Alain Gresh - Le
Monde Diplomatique, Paris – Opera Mundi
Conflito toma
"rumo confessional" e se espalha pelos países vizinhos
A situação militar
recente na Síria foi marcada pela vitória das tropas oficiais, apoiadas pelo
Hezbollah, em Qusayr, e pela decisão dos Estados Unidos de armar os
insurgentes. Nada prenuncia o fim dos enfrentamentos. Pelo contrário: o
conflito toma um rumo confessional e se espalha para toda a região.
O guia da revolução, o aiatolá Ali Khamenei, vai realizar o sonho de pronunciar
um sermão do alto da cadeira da Mesquita dos Omíades, em Damasco. Ele vai
anunciar ter realizado a unidade islâmica que prometia há muito tempo. Vai
descer da cadeira com grande pompa para colocar sua mão na cabeça de uma pobre
criança e assim manifestar a tolerância dos poderosos [com relação aos
sunitas]. Depois ele permanecerá de pé ao lado de um certo número de clérigos
sunitas sírios. Ele vai lhes dar a mão e eles levantarão os braços juntos
diante das câmeras que registrarão esse momento histórico.”
Assim um influente editorialista saudita descreveu, no dia seguinte à vitória
do Exército sírio em Qusayr, o futuro sinistro, em sua opinião, de um mundo
muçulmano que caiu na mão dos “persas” e dos xiitas.

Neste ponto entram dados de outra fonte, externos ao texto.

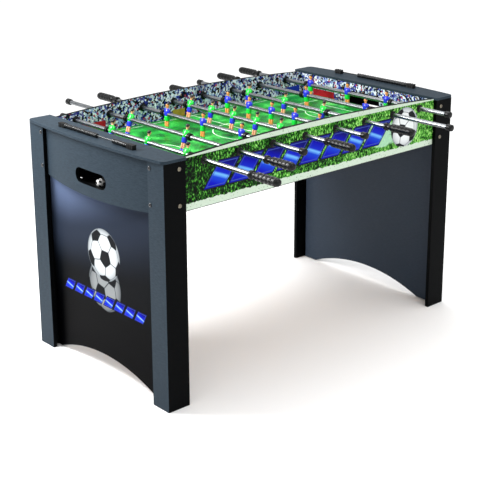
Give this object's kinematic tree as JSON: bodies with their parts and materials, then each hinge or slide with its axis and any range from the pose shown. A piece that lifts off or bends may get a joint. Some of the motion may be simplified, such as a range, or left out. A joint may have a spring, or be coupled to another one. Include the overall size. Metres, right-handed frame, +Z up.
{
  "type": "foosball table",
  "caption": "Free-standing foosball table on four corner legs, with sliding and turning rods that carry two teams of men, end caps with bead scorers and ball-return slots.",
  "frame": {"origin": "on the floor, under the middle of the whole footprint, handles included", "axes": "+X along the table towards its right end, +Y across it towards the far side, +Z up"},
  "size_m": [1.448, 1.3538, 0.8664],
  "materials": {
    "printed_wall": "satin",
    "printed_end": "satin",
    "grey_laminate": "satin",
    "black_laminate": "satin",
    "printed_panel": "satin",
    "printed_field": "satin",
    "bare_wood": "matte",
    "steel": "satin",
    "black_plastic": "matte",
    "bead_plastic": "gloss",
    "ball_plastic": "gloss",
    "rod_chrome": "polished",
    "green_men": "gloss",
    "blue_men": "gloss",
    "black_rubber": "matte"
  },
  "bodies": {
    "table": {"side_wall_near": "printed_wall", "side_wall_far": "printed_wall", "end_wall_left": "printed_end", "end_wall_right": "printed_end", "end_apron_left": "grey_laminate", "end_apron_right": "grey_laminate", "top_cap_left": "grey_laminate", "top_cap_right": "grey_laminate", "playfield": "printed_field", "playfield_battens": "bare_wood", "leg_near_left": "black_laminate", "leg_far_left": "black_laminate", "leg_near_right": "black_laminate", "leg_far_right": "black_laminate", "leg_panel_left": "printed_panel", "leg_panel_right": "printed_panel", "leg_bolts": "steel", "leg_bolt_nuts": "steel", "bearing_housings": "black_plastic", "bearing_nuts": "black_plastic", "goal_tray_left": "black_plastic", "goal_tray_right": "black_plastic", "scorer_rail_left": "black_plastic", "scorer_rail_right": "black_plastic"},
    "scorer_left_waiting": {"beads_left_waiting": "bead_plastic"},
    "scorer_left_scored": {"beads_left_scored": "bead_plastic"},
    "scorer_right": {"beads_right": "bead_plastic"},
    "ball": {"ball": "ball_plastic"},
    "rod_1_bearings": {"rod_1_bushes": "black_plastic"},
    "rod_1": {"rod_1_tube": "rod_chrome", "rod_1_men": "green_men", "rod_1_fittings": "black_rubber"},
    "rod_2_bearings": {"rod_2_bushes": "black_plastic"},
    "rod_2": {"rod_2_tube": "rod_chrome", "rod_2_men": "green_men", "rod_2_fittings": "black_rubber"},
    "rod_3_bearings": {"rod_3_bushes": "black_plastic"},
    "rod_3": {"rod_3_tube": "rod_chrome", "rod_3_men": "blue_men", "rod_3_fittings": "black_rubber"},
    "rod_4_bearings": {"rod_4_bushes": "black_plastic"},
    "rod_4": {"rod_4_tube": "rod_chrome", "rod_4_men": "green_men", "rod_4_fittings": "black_rubber"},
    "rod_5_bearings": {"rod_5_bushes": "black_plastic"},
    "rod_5": {"rod_5_tube": "rod_chrome", "rod_5_men": "blue_men", "rod_5_fittings": "black_rubber"},
    "rod_6_bearings": {"rod_6_bushes": "black_plastic"},
    "rod_6": {"rod_6_tube": "rod_chrome", "rod_6_men": "green_men", "rod_6_fittings": "black_rubber"},
    "rod_7_bearings": {"rod_7_bushes": "black_plastic"},
    "rod_7": {"rod_7_tube": "rod_chrome", "rod_7_men": "blue_men", "rod_7_fittings": "black_rubber"},
    "rod_8_bearings": {"rod_8_bushes": "black_plastic"},
    "rod_8": {"rod_8_tube": "rod_chrome", "rod_8_men": "blue_men", "rod_8_fittings": "black_rubber"}
  },
  "joints": [
    {"name": "rod_1_turn", "type": "hinge", "parent": "table", "child": "rod_1_bearings", "pos_m": [-0.525, 0.03733, 0.821], "axis": [0, 1, 0], "continuous": true},
    {"name": "rod_1_slide", "type": "slide", "parent": "rod_1_bearings", "child": "rod_1", "axis": [0, 1, 0], "range_m": [-0.03354, 0.18286]},
    {"name": "rod_2_turn", "type": "hinge", "parent": "table", "child": "rod_2_bearings", "pos_m": [-0.375, 0.03733, 0.821], "axis": [0, 1, 0], "continuous": true},
    {"name": "rod_2_slide", "type": "slide", "parent": "rod_2_bearings", "child": "rod_2", "axis": [0, 1, 0], "range_m": [-0.2218, 0.0906]},
    {"name": "rod_3_turn", "type": "hinge", "parent": "table", "child": "rod_3_bearings", "pos_m": [-0.225, 0.03733, 0.821], "axis": [0, 1, 0], "continuous": true},
    {"name": "rod_3_slide", "type": "slide", "parent": "rod_3_bearings", "child": "rod_3", "axis": [0, 1, 0], "range_m": [-0.10279, 0.11361]},
    {"name": "rod_4_turn", "type": "hinge", "parent": "table", "child": "rod_4_bearings", "pos_m": [-0.075, 0.03733, 0.821], "axis": [0, 1, 0], "continuous": true},
    {"name": "rod_4_slide", "type": "slide", "parent": "rod_4_bearings", "child": "rod_4", "axis": [0, 1, 0], "range_m": [-0.07056, 0.06384]},
    {"name": "rod_5_turn", "type": "hinge", "parent": "table", "child": "rod_5_bearings", "pos_m": [0.075, 0.03733, 0.821], "axis": [0, 1, 0], "continuous": true},
    {"name": "rod_5_slide", "type": "slide", "parent": "rod_5_bearings", "child": "rod_5", "axis": [0, 1, 0], "range_m": [-0.02688, 0.10752]},
    {"name": "rod_6_turn", "type": "hinge", "parent": "table", "child": "rod_6_bearings", "pos_m": [0.225, 0.03733, 0.821], "axis": [0, 1, 0], "continuous": true},
    {"name": "rod_6_slide", "type": "slide", "parent": "rod_6_bearings", "child": "rod_6", "axis": [0, 1, 0], "range_m": [-0.15473, 0.06167]},
    {"name": "rod_7_turn", "type": "hinge", "parent": "table", "child": "rod_7_bearings", "pos_m": [0.375, 0.03733, 0.821], "axis": [0, 1, 0], "continuous": true},
    {"name": "rod_7_slide", "type": "slide", "parent": "rod_7_bearings", "child": "rod_7", "axis": [0, 1, 0], "range_m": [-0.0781, 0.2343]},
    {"name": "rod_8_turn", "type": "hinge", "parent": "table", "child": "rod_8_bearings", "pos_m": [0.525, 0.03733, 0.821], "axis": [0, 1, 0], "continuous": true},
    {"name": "rod_8_slide", "type": "slide", "parent": "rod_8_bearings", "child": "rod_8", "axis": [0, 1, 0], "range_m": [-0.1082, 0.1082]},
    {"name": "beads_left_waiting_slide", "type": "slide", "parent": "table", "child": "scorer_left_waiting", "axis": [0, 1, 0], "range_m": [-0.0896, 0]},
    {"name": "beads_left_scored_slide", "type": "slide", "parent": "table", "child": "scorer_left_scored", "axis": [0, 1, 0], "range_m": [0, 0.0896]},
    {"name": "beads_right_slide", "type": "slide", "parent": "table", "child": "scorer_right", "axis": [0, 1, 0], "range_m": [0, 0.0896]},
    {"name": "ball_roll", "type": "slide", "parent": "table", "child": "ball", "axis": [0, 1, 0], "range_m": [-0.0856, 0.0936]}
  ]
}
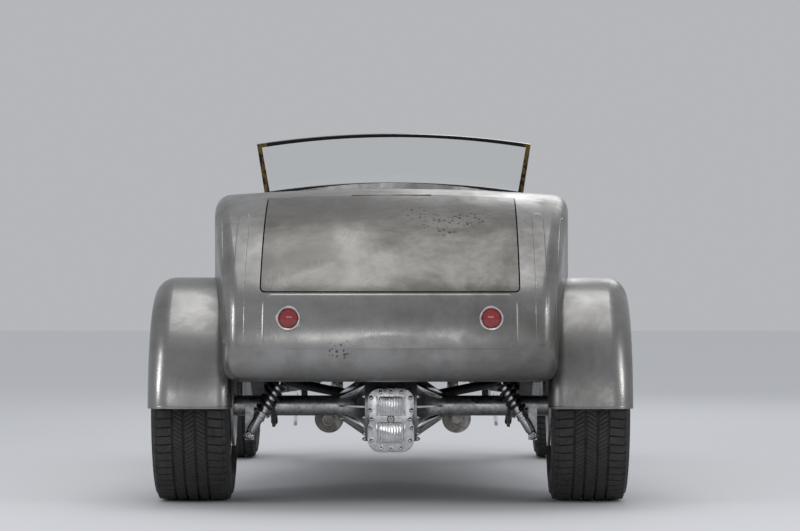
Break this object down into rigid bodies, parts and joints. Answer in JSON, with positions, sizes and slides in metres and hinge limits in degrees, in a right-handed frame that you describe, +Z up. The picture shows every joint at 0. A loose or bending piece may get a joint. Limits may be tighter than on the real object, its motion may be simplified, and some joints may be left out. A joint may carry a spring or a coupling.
{
  "type": "street rod roadster",
  "caption": "Open two-seat street rod roadster with a bare steel body, bobbed rear fenders, cycle front fenders, quick-change rear axle and opening doors, boot lid and hood.",
  "frame": {"origin": "on the floor, under the middle of the car's length and width", "axes": "+Y forward, +X the car's right, +Z up"},
  "size_m": [1.764, 3.6369, 1.4346],
  "materials": {
    "bare_steel": "ground by hand, unpainted",
    "black_paint": "satin black",
    "chrome": "polished",
    "polished_aluminium": "polished",
    "frame_enamel": "black enamel worn through to brass at its edges",
    "dark_iron": "as cast",
    "tyre_rubber": "matte",
    "seat_leather": "pleated",
    "rim_plastic": "gloss",
    "clear_glass": "clear",
    "red_lens": "moulded red lens"
  },
  "bodies": {
    "chassis": {"body_tub": "bare_steel", "cowl": "bare_steel", "floor_pan": "black_paint", "dashboard": "black_paint", "grille_shell": "bare_steel", "grille": "chrome", "radiator": "polished_aluminium", "hood_hinge": "chrome", "hood_sides": "bare_steel", "windshield_frame": "frame_enamel", "windshield_glass": "clear_glass", "seat_cushion": "seat_leather", "seat_back": "seat_leather", "frame_rails": "black_paint", "engine": "dark_iron", "exhausts": "chrome", "rear_axle": "black_paint", "quick_change_cover": "polished_aluminium", "coil_overs": "polished_aluminium", "ladder_bars": "black_paint", "rear_fender_left": "bare_steel", "rear_fender_right": "bare_steel", "front_axle": "chrome", "front_spring": "chrome", "hairpins": "chrome", "steering_column": "chrome", "headlights": "chrome", "taillights": "red_lens"},
    "door_left": {"door_left": "bare_steel"},
    "door_right": {"door_right": "bare_steel"},
    "decklid": {"decklid": "bare_steel"},
    "hood_left": {"hood_left": "bare_steel"},
    "hood_right": {"hood_right": "bare_steel"},
    "steering_wheel": {"steering_wheel": "rim_plastic"},
    "pitman_arm": {"pitman_arm": "dark_iron"},
    "drag_link": {"drag_link": "chrome"},
    "tie_rod": {"tie_rod": "chrome"},
    "steer_left": {"knuckle_left": "dark_iron", "front_fender_left": "bare_steel"},
    "front_wheel_left": {"front_wheel_left": "polished_aluminium", "front_tyre_left": "tyre_rubber"},
    "rear_wheel_left": {"rear_wheel_left": "polished_aluminium", "rear_tyre_left": "tyre_rubber"},
    "steer_right": {"knuckle_right": "dark_iron", "front_fender_right": "bare_steel"},
    "front_wheel_right": {"front_wheel_right": "polished_aluminium", "front_tyre_right": "tyre_rubber"},
    "rear_wheel_right": {"rear_wheel_right": "polished_aluminium", "rear_tyre_right": "tyre_rubber"}
  },
  "joints": [
    {"name": "rear_wheel_spin_left", "type": "hinge", "parent": "chassis", "child": "rear_wheel_left", "pos_m": [-0.735, -1.1785, 0.355], "axis": [1, 0, 0], "continuous": true},
    {"name": "steer_left", "type": "hinge", "parent": "chassis", "child": "steer_left", "pos_m": [-0.64, 1.5135, 0.305], "axis": [0, 0, 1], "range_deg": [-30, 30]},
    {"name": "front_wheel_spin_left", "type": "hinge", "parent": "steer_left", "child": "front_wheel_left", "pos_m": [-0.715, 1.5135, 0.305], "axis": [1, 0, 0], "continuous": true},
    {"name": "door_left", "type": "hinge", "parent": "chassis", "child": "door_left", "pos_m": [-0.60042, 0.149, 0.85], "axis": [0, 0, -1], "range_deg": [0, 65]},
    {"name": "hood_left", "type": "hinge", "parent": "chassis", "child": "hood_left", "pos_m": [0, 0.8025, 1.176], "axis": [0, 0.9982, -0.0597], "range_deg": [0, 70]},
    {"name": "rear_wheel_spin_right", "type": "hinge", "parent": "chassis", "child": "rear_wheel_right", "pos_m": [0.735, -1.1785, 0.355], "axis": [1, 0, 0], "continuous": true},
    {"name": "steer_right", "type": "hinge", "parent": "chassis", "child": "steer_right", "pos_m": [0.64, 1.5135, 0.305], "axis": [0, 0, 1], "range_deg": [-30, 30]},
    {"name": "front_wheel_spin_right", "type": "hinge", "parent": "steer_right", "child": "front_wheel_right", "pos_m": [0.715, 1.5135, 0.305], "axis": [1, 0, 0], "continuous": true},
    {"name": "door_right", "type": "hinge", "parent": "chassis", "child": "door_right", "pos_m": [0.60042, 0.149, 0.85], "axis": [0, 0, 1], "range_deg": [0, 65]},
    {"name": "hood_right", "type": "hinge", "parent": "chassis", "child": "hood_right", "pos_m": [0, 0.8025, 1.176], "axis": [0, -0.9982, 0.0597], "range_deg": [0, 70]},
    {"name": "tie_rod_swing", "type": "hinge", "parent": "steer_left", "child": "tie_rod", "pos_m": [-0.64, 1.3735, 0.225], "axis": [0, 0, 1], "range_deg": [-30, 30]},
    {"name": "pitman_swing", "type": "hinge", "parent": "chassis", "child": "pitman_arm", "pos_m": [-0.27, 1.3015, 0.28], "axis": [0, 0, 1], "range_deg": [-30, 30]},
    {"name": "drag_link_swing", "type": "hinge", "parent": "pitman_arm", "child": "drag_link", "pos_m": [-0.27, 1.1615, 0.261], "axis": [0, 0, 1], "range_deg": [-30, 30]},
    {"name": "steering_wheel_turn", "type": "hinge", "parent": "chassis", "child": "steering_wheel", "pos_m": [-0.34, -0.0135, 1.018], "axis": [0, 0.9063, -0.4226], "range_deg": [-450, 450]},
    {"name": "decklid_lift", "type": "hinge", "parent": "chassis", "child": "decklid", "pos_m": [0, -1.086, 1.14846], "axis": [-1, 0, 0], "range_deg": [0, 60]}
  ],
  "couplings": [
    {"joint": "steer_right", "follows": "steer_left", "ratio": 1},
    {"joint": "pitman_swing", "follows": "steer_left", "ratio": 1},
    {"joint": "tie_rod_swing", "follows": "steer_left", "ratio": -1},
    {"joint": "drag_link_swing", "follows": "steer_left", "ratio": -1},
    {"joint": "steering_wheel_turn", "follows": "steer_left", "ratio": -15}
  ]
}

No mesmo momento, no Líbano, Hassan Nasrallah, o secretário-geral do Hezbollah,
pronunciou um discurso no qual justificava o envio de seus combatentes para a
Síria, ao mesmo tempo que reconhecia – diferentemente de Bashar al-Assad – que,
“se uma grande parte dos sírios apoia o regime, outra grande parte se opõe a
ele, sem dúvida”. Para ele, essa dimensão interna é secundária, e “o Líbano, o
Iraque, a Jordânia e o conjunto da região são alvos de um plano
norte-americano-israelo-takfirista” ao qual é preciso resistir a todo custo, o
que supõe apressar-se para socorrer o regime de Damasco.
Agora, como explicou um oficial norte-americano no relatório extremamente
completo que publicou o ICG (International Crisis Group) “uma guerra síria com
dimensões regionais está se transformando em uma guerra regional no entorno da
Síria”. Uma nova “guerra fria” divide o Oriente Médio, similar à que, nos anos
1950 e 1960, tinha visto o enfrentamento entre o Egito nasseriano aliado dos
soviéticos e a Arábia Saudita parceira dos Estados Unidos. Mas os tempos
mudaram: o nacionalismo árabe diminuiu, os discursos confessionais se
espalharam, e nos perguntamos inclusive a respeito da perenidade dos Estados e
das fronteiras que tiveram origem na Primeira Guerra Mundial.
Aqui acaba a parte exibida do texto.